Criminalization changes the calculus dramatically. When a drone flight over a sensitive facility is explicitly defined as a criminal act, the legal foundation for defensive action solidifies. In the United Kingdom, for example, the Police Act 1997 amendments explicitly authorize property interference and wireless telegraphy interference to prevent or detect drone use in the commission of a “relevant offense”. This provides law enforcement and authorized security personnel with unambiguous legal cover to deploy C-UAS technology.

Similarly, in China, the combination of criminal penalties and mandatory remote identification standards creates a powerful operational mandate: security agencies and critical infrastructure operators can no longer afford to rely on visual observation alone. The law now expects and enables them to detect, identify, and respond to criminal drone incursions.


Market Implications: Three Waves of Demand

The industry impact of drone flight criminalization will likely unfold in three distinct waves.

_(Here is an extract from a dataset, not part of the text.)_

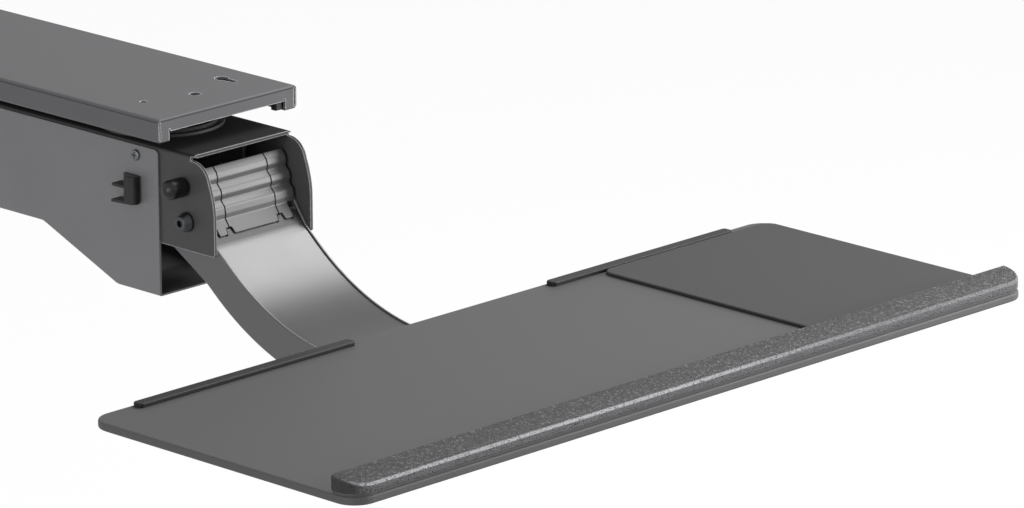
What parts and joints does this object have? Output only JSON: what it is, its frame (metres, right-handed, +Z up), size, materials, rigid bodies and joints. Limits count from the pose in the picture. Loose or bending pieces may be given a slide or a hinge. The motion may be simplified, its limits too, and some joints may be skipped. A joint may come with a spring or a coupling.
{
  "type": "keyboard tray under desk",
  "caption": "Sit-stand keyboard tray on a curved lift arm under a desk, with a sliding and swivelling carriage in a steel track, a palm rest and a mouse mat.",
  "frame": {"origin": "on the track's top face, midway between the two centre screw holes", "axes": "+X to the user's right, +Y away from the user along the track, +Z up"},
  "size_m": [0.664, 1.019, 0.1757],
  "materials": {
    "charcoal_steel": "fine satin powder coat, charcoal",
    "arm_steel": "satin powder coat, charcoal, on the arm's cover plates",
    "zinc_steel": "zinc plated, lightly scratched",
    "black_oxide": "black oxide, low sheen",
    "nylon_black": "moulded black nylon, fine grain",
    "knob_black": "moulded black plastic, soft gloss",
    "rubber_black": "black rubber, matt",
    "gas_black": "gloss black lacquer",
    "rod_chrome": "hard chrome, oiled",
    "board_phenolic": "satin phenolic laminate, charcoal",
    "lip_black": "moulded black plastic",
    "palm_base_black": "black moulded base strip",
    "palm_leatherette": "grained leatherette over foam",
    "mat_cloth": "fine woven cloth over foam"
  },
  "bodies": {
    "track": {"track": "charcoal_steel", "rear_stop": "black_oxide", "rear_stop_screws": "zinc_steel", "rear_buffers": "rubber_black"},
    "carriage": {"carriage_plate": "black_oxide", "carriage_glides": "nylon_black", "glide_screws": "zinc_steel", "front_buffer": "rubber_black", "turntable_ring": "black_oxide", "swivel_stud": "zinc_steel", "swivel_washer": "zinc_steel", "swivel_nut": "zinc_steel"},
    "swivel": {"bearing_ring": "nylon_black", "bracket": "charcoal_steel", "housing_cover": "charcoal_steel", "cover_screws": "zinc_steel", "cable_clip": "nylon_black", "pivot_bolt": "black_oxide", "pivot_washer": "zinc_steel", "pivot_nut": "black_oxide", "link_anchor": "black_oxide", "anchor_screws": "zinc_steel", "link_pins_rear": "zinc_steel", "spring_pin_rear": "zinc_steel", "spring_spacers": "nylon_black", "gas_cylinder": "gas_black", "gas_gland": "zinc_steel"},
    "lock_knob": {"lock_knob": "knob_black", "lock_stud": "zinc_steel"},
    "arm": {"arm_channel": "charcoal_steel", "arm_bridge": "charcoal_steel", "arm_cover": "arm_steel", "curl_cover_centre": "arm_steel", "curl_cover_left": "arm_steel", "curl_cover_right": "arm_steel", "pivot_tube": "zinc_steel", "pivot_bushes": "nylon_black", "arm_lever": "black_oxide", "spring_pin_front": "zinc_steel", "head_pin": "zinc_steel", "head_spacers": "nylon_black"},
    "link": {"link_bars": "black_oxide"},
    "gas": {"gas_rod": "rod_chrome", "rod_eye": "zinc_steel"},
    "head": {"head_frame": "charcoal_steel", "link_pins_front": "zinc_steel", "tilt_bolt": "zinc_steel", "tilt_washer": "zinc_steel"},
    "tilt_knob": {"tilt_knob": "knob_black"},
    "tray": {"tray_bracket": "charcoal_steel", "tray_screws": "zinc_steel", "tray_board": "board_phenolic", "rear_lip_left": "lip_black", "rear_lip_right": "lip_black", "palm_base": "palm_base_black", "palm_rest": "palm_leatherette", "mouse_mat": "mat_cloth"}
  },
  "joints": [
    {"name": "track_slide", "type": "slide", "parent": "track", "child": "carriage", "axis": [0, 1, 0], "range_m": [0, 0.385]},
    {"name": "swivel", "type": "hinge", "parent": "carriage", "child": "swivel", "pos_m": [0, -0.205, -0.026], "axis": [0, 0, 1], "range_deg": [-90, 90]},
    {"name": "lift", "type": "hinge", "parent": "swivel", "child": "arm", "pos_m": [0, -0.2832, -0.077], "axis": [-1, 0, 0], "range_deg": [-25, 16]},
    {"name": "link_turn", "type": "hinge", "parent": "swivel", "child": "link", "pos_m": [0, -0.27859, -0.08915], "axis": [-1, 0, 0], "range_deg": [-26, 17]},
    {"name": "head_level", "type": "hinge", "parent": "arm", "child": "head", "pos_m": [0, -0.494, -0.157], "axis": [-1, 0, 0], "range_deg": [-17, 26]},
    {"name": "spring_stroke", "type": "slide", "parent": "swivel", "child": "gas", "axis": [0, -0.9916, -0.1291], "range_m": [-0.0105, 0.0075]},
    {"name": "tilt", "type": "hinge", "parent": "head", "child": "tray", "pos_m": [0, -0.511, -0.133], "axis": [-1, 0, 0], "range_deg": [-15, 10]},
    {"name": "lock_knob_turn", "type": "hinge", "parent": "swivel", "child": "lock_knob", "pos_m": [-0.0565, -0.28, -0.0515], "axis": [-1, 0, 0], "range_deg": [0, 180]},
    {"name": "tilt_knob_turn", "type": "hinge", "parent": "head", "child": "tilt_knob", "pos_m": [0.05, -0.511, -0.133], "axis": [1, 0, 0], "range_deg": [0, 180]}
  ],
  "couplings": [
    {"joint": "link_turn", "follows": "lift", "ratio": 1},
    {"joint": "head_level", "follows": "lift", "ratio": -1},
    {"joint": "spring_stroke", "follows": "lift", "m_per_rad": 0.0216}
  ]
}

Wave One: Law Enforcement and Critical Infrastructure. This is already underway. Police departments and agencies responsible for airports, power plants, and government buildings now possess both the legal authority and the operational imperative to procure detection and mitigation systems. According to market research, the global drone defense system market, valued at USD 1.2 billion in 2024, is projected to reach USD 3.4 billion by 2031, growing at a compound annual growth rate of approximately 9%. Another analysis projects even more aggressive growth, estimating the counter-UAV market could reach USD 36.42 billion by 2035 at a CAGR of 22.14%.

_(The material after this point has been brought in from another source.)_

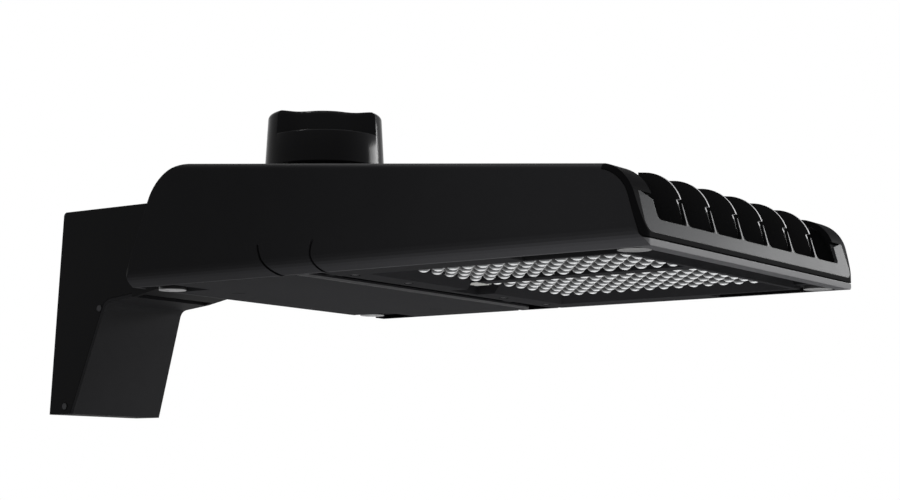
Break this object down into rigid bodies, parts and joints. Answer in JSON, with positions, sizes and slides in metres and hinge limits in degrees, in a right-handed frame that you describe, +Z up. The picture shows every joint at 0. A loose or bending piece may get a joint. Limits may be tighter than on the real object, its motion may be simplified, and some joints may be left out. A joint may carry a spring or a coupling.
{
  "type": "shoebox area light",
  "caption": "Wedge-shaped LED area light on a short bolted pole arm, with a hinged driver door, twin lens banks, a finned nose and a twist-lock shorting cap.",
  "frame": {"origin": "centre of the pole bolt pattern on the arm's pole face", "axes": "+X out from the pole towards the nose, +Y to the left seen from the pole, +Z up"},
  "size_m": [0.58, 0.306, 0.2169],
  "materials": {
    "arm_paint": "satin dark powder coat on cast aluminium",
    "cover_paint": "satin dark powder coat on sheet",
    "housing_paint": "satin black powder coat on cast aluminium",
    "nose_black": "satin black powder coat on cast aluminium",
    "fin_black": "satin black powder coat on cast aluminium",
    "face_grey": "satin grey paint",
    "door_paint": "satin dark powder coat on cast aluminium",
    "zinc": "zinc-plated steel",
    "screw_steel": "stainless steel",
    "screw_black": "blackened steel",
    "rubber_black": "matt black rubber",
    "silicone": "matt pale silicone",
    "board": "white solder mask with pale LED packages",
    "optic": "clear moulded acrylic bubbles",
    "connector": "white nylon",
    "lead_red": "red wire insulation",
    "lead_black": "black wire insulation",
    "driver_case": "white painted case",
    "surge_case": "green potted case",
    "block_nylon": "natural nylon",
    "brass": "plain brass",
    "ground_green": "green ground screw",
    "receptacle_grey": "matt dark grey plastic",
    "cap_black": "glossy black plastic",
    "cap_base_black": "matt black plastic"
  },
  "bodies": {
    "fixture": {"pole_arm": "arm_paint", "arm_cover": "cover_paint", "arm_cover_screws": "screw_black", "arm_gasket": "rubber_black", "arm_bolts": "screw_steel", "housing": "housing_paint", "nose_frame": "nose_black", "nose_frame_screws": "screw_steel", "nose_plate": "face_grey", "heat_sink": "fin_black", "heat_sink_screws": "screw_steel", "engine_bezel": "door_paint", "bezel_screws": "screw_steel", "corner_screws": "zinc", "led_board_near": "board", "led_board_far": "board", "optic_near": "optic", "optic_far": "optic", "optic_gaskets": "silicone", "led_connector": "connector", "led_leads": "lead_red", "lead_grommet": "rubber_black", "hinge_pins": "zinc", "led_driver": "driver_case", "driver_screws": "screw_steel", "surge_protector": "surge_case", "terminal_block": "block_nylon", "terminal_screws": "brass", "ground_screw": "ground_green", "control_leads": "lead_black", "receptacle": "receptacle_grey", "receptacle_gasket": "rubber_black", "receptacle_screws": "screw_steel", "receptacle_contacts": "brass"},
    "door": {"driver_door": "door_paint", "thumbscrew_clips": "screw_steel"},
    "thumbscrew_near": {"thumbscrew_near": "zinc"},
    "thumbscrew_far": {"thumbscrew_far": "zinc"},
    "cap": {"shorting_cap": "cap_black", "cap_base": "cap_base_black", "cap_blades": "brass", "cap_seal": "rubber_black"}
  },
  "joints": [
    {"name": "door_hinge", "type": "hinge", "parent": "fixture", "child": "door", "pos_m": [0.3283, 0, 0.008], "axis": [0, -1, 0], "range_deg": [0, 85]},
    {"name": "thumbscrew_near_turn", "type": "hinge", "parent": "door", "child": "thumbscrew_near", "pos_m": [0.189, -0.116, 0], "axis": [0, 0, 1], "continuous": true},
    {"name": "thumbscrew_far_turn", "type": "hinge", "parent": "door", "child": "thumbscrew_far", "pos_m": [0.189, 0.116, 0], "axis": [0, 0, 1], "continuous": true},
    {"name": "cap_twist", "type": "hinge", "parent": "fixture", "child": "cap", "pos_m": [0.231, 0, 0.08818], "axis": [0, 0, 1], "range_deg": [0, 35]}
  ]
}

Wave Two: Commercial and Private Sector Expansion. As criminalization frameworks mature and expand to include state and local law enforcement—a priority emphasized in recent U.S. congressional testimony—the market will broaden to include stadium operators, corporate campuses, and high-net-worth residential communities. The message from regulators is clear: if a drone can commit a crime over your property, you have a responsibility to detect and, where authorized, mitigate it.

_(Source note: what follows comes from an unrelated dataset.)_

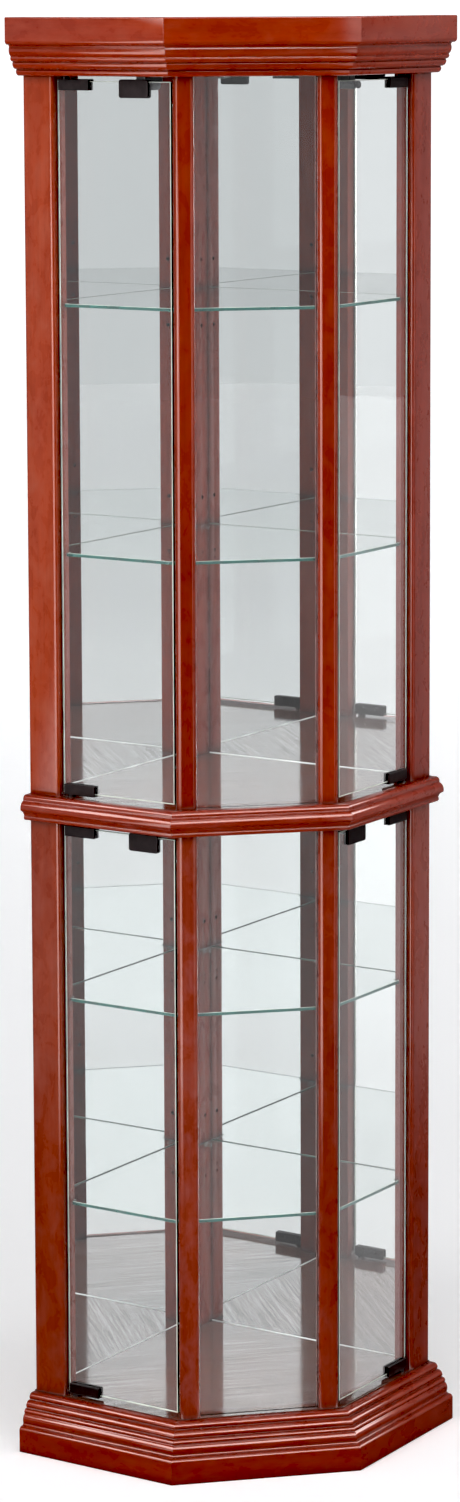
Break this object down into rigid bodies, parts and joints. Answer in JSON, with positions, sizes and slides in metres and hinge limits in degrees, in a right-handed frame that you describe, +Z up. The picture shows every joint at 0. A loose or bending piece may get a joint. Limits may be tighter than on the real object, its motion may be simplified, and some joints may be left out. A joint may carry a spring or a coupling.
{
  "type": "corner curio cabinet",
  "caption": "Tall two-section corner display cabinet with glass doors on the slanted sides, a fixed front pane, mirrored walls, glass shelves and moulded crown, waist and base.",
  "frame": {"origin": "on the floor, at the middle of the footprint's bounding box", "axes": "+Z up, +Y towards the back corner, -Y out of the front pane, +X to the viewer's right"},
  "size_m": [0.5608, 0.4416, 1.78],
  "materials": {
    "cherry_wood": "satin lacquer over reddish brown stain",
    "back_board": "plain brown hardboard",
    "softwood": "unfinished",
    "mirror_glass": "silvered",
    "door_glass": "clear, polished edges",
    "pane_glass": "clear",
    "shelf_glass": "clear with green polished edges",
    "clear_plastic": "clear",
    "latch_plastic": "black",
    "nylon": "black",
    "hinge_metal": "satin black brown",
    "plunger_steel": "black"
  },
  "bodies": {
    "cabinet": {"crown_molding_left": "cherry_wood", "crown_molding_front": "cherry_wood", "crown_molding_right": "cherry_wood", "waist_molding_left": "cherry_wood", "waist_molding_front": "cherry_wood", "waist_molding_right": "cherry_wood", "base_molding_left": "cherry_wood", "base_molding_front": "cherry_wood", "base_molding_right": "cherry_wood", "crown_top_panel": "cherry_wood", "upper_left_post": "cherry_wood", "upper_right_post": "cherry_wood", "upper_front_left_post": "cherry_wood", "upper_front_right_post": "cherry_wood", "upper_back_post": "cherry_wood", "upper_mirror_left": "mirror_glass", "upper_mirror_right": "mirror_glass", "upper_front_glass": "pane_glass", "upper_floor_board": "cherry_wood", "upper_ceiling_board": "cherry_wood", "upper_top_shelf": "shelf_glass", "upper_bottom_shelf": "shelf_glass", "lower_left_post": "cherry_wood", "lower_right_post": "cherry_wood", "lower_front_left_post": "cherry_wood", "lower_front_right_post": "cherry_wood", "lower_back_post": "cherry_wood", "lower_mirror_left": "mirror_glass", "lower_mirror_right": "mirror_glass", "lower_front_glass": "pane_glass", "lower_floor_board": "cherry_wood", "lower_ceiling_board": "cherry_wood", "lower_top_shelf": "shelf_glass", "lower_bottom_shelf": "shelf_glass", "back_panel_left": "back_board", "back_panel_right": "back_board", "shelf_pins": "clear_plastic", "latch_bodies": "latch_plastic", "pivot_bushes": "nylon", "door_bumpers": "clear_plastic", "base_blocks": "softwood"},
    "upper_left_door": {"upper_left_door_glass": "door_glass", "upper_left_door_hinges": "hinge_metal", "upper_left_door_strike": "hinge_metal"},
    "upper_right_door": {"upper_right_door_glass": "door_glass", "upper_right_door_hinges": "hinge_metal"},
    "lower_left_door": {"lower_left_door_glass": "door_glass", "lower_left_door_hinges": "hinge_metal", "lower_left_door_strike": "hinge_metal"},
    "lower_right_door": {"lower_right_door_glass": "door_glass", "lower_right_door_hinges": "hinge_metal", "lower_right_door_strike": "hinge_metal"},
    "upper_left_latch": {"upper_left_latch_plunger": "plunger_steel"},
    "upper_right_latch": {"upper_right_latch_plunger": "plunger_steel"},
    "lower_left_latch": {"lower_left_latch_plunger": "plunger_steel"},
    "lower_right_latch": {"lower_right_latch_plunger": "plunger_steel"}
  },
  "joints": [
    {"name": "upper_left_door_hinge", "type": "hinge", "parent": "cabinet", "child": "upper_left_door", "pos_m": [-0.20824, -0.0681, 1.2708], "axis": [0, 0, -1], "range_deg": [0, 105]},
    {"name": "upper_right_door_hinge", "type": "hinge", "parent": "cabinet", "child": "upper_right_door", "pos_m": [0.20824, -0.0681, 1.2708], "axis": [0, 0, 1], "range_deg": [0, 105]},
    {"name": "lower_left_door_hinge", "type": "hinge", "parent": "cabinet", "child": "lower_left_door", "pos_m": [-0.20824, -0.0681, 0.4355], "axis": [0, 0, -1], "range_deg": [0, 105]},
    {"name": "lower_right_door_hinge", "type": "hinge", "parent": "cabinet", "child": "lower_right_door", "pos_m": [0.20824, -0.0681, 0.4355], "axis": [0, 0, 1], "range_deg": [0, 105]},
    {"name": "upper_left_latch_slide", "type": "slide", "parent": "cabinet", "child": "upper_left_latch", "axis": [0.7071, 0.7071, 0], "range_m": [0, 0.003], "stiffness_N_per_m": 300},
    {"name": "upper_right_latch_slide", "type": "slide", "parent": "cabinet", "child": "upper_right_latch", "axis": [-0.7071, 0.7071, 0], "range_m": [0, 0.003], "stiffness_N_per_m": 300},
    {"name": "lower_left_latch_slide", "type": "slide", "parent": "cabinet", "child": "lower_left_latch", "axis": [0.7071, 0.7071, 0], "range_m": [0, 0.003], "stiffness_N_per_m": 300},
    {"name": "lower_right_latch_slide", "type": "slide", "parent": "cabinet", "child": "lower_right_latch", "axis": [-0.7071, 0.7071, 0], "range_m": [0, 0.003], "stiffness_N_per_m": 300}
  ]
}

Wave Three: Technology Integration and Compliance. The final wave involves the deeper integration of counter-drone systems with broader security infrastructure. Mandatory remote identification standards in China, for instance, require that all drones transmit real-time identification data. This creates a symbiotic relationship between regulatory compliance and counter-drone effectiveness: detection systems can now distinguish between authorized and rogue drones with far greater accuracy, reducing false alarms and enabling more surgical responses.


Challenges and Caveats

Despite the tailwinds, significant headwinds remain. Regulatory fragmentation across jurisdictions continues to complicate the development of standardized C-UAS solutions. In the United States, only specific federal agencies currently possess legal authority for active mitigation, and the broader expansion of these powers to state and local entities remains unresolved. Moreover, the rapid evolution of drone technology—including frequency-hopping protocols and AI-assisted autonomous flight—means that counter-drone systems must themselves evolve continuously, as discussed in previous installments of this series.


Conclusion

The criminalization of unauthorized drone flights marks a watershed moment for the counter-drone industry. It transforms the sector from a niche, legally ambiguous defense technology into a mainstream security imperative backed by the full weight of criminal law. For manufacturers, integrators, and security professionals alike, the message is clear: the legal and operational case for robust drone defense has never been stronger. The question is no longer whether to deploy counter-drone systems, but how quickly and how effectively.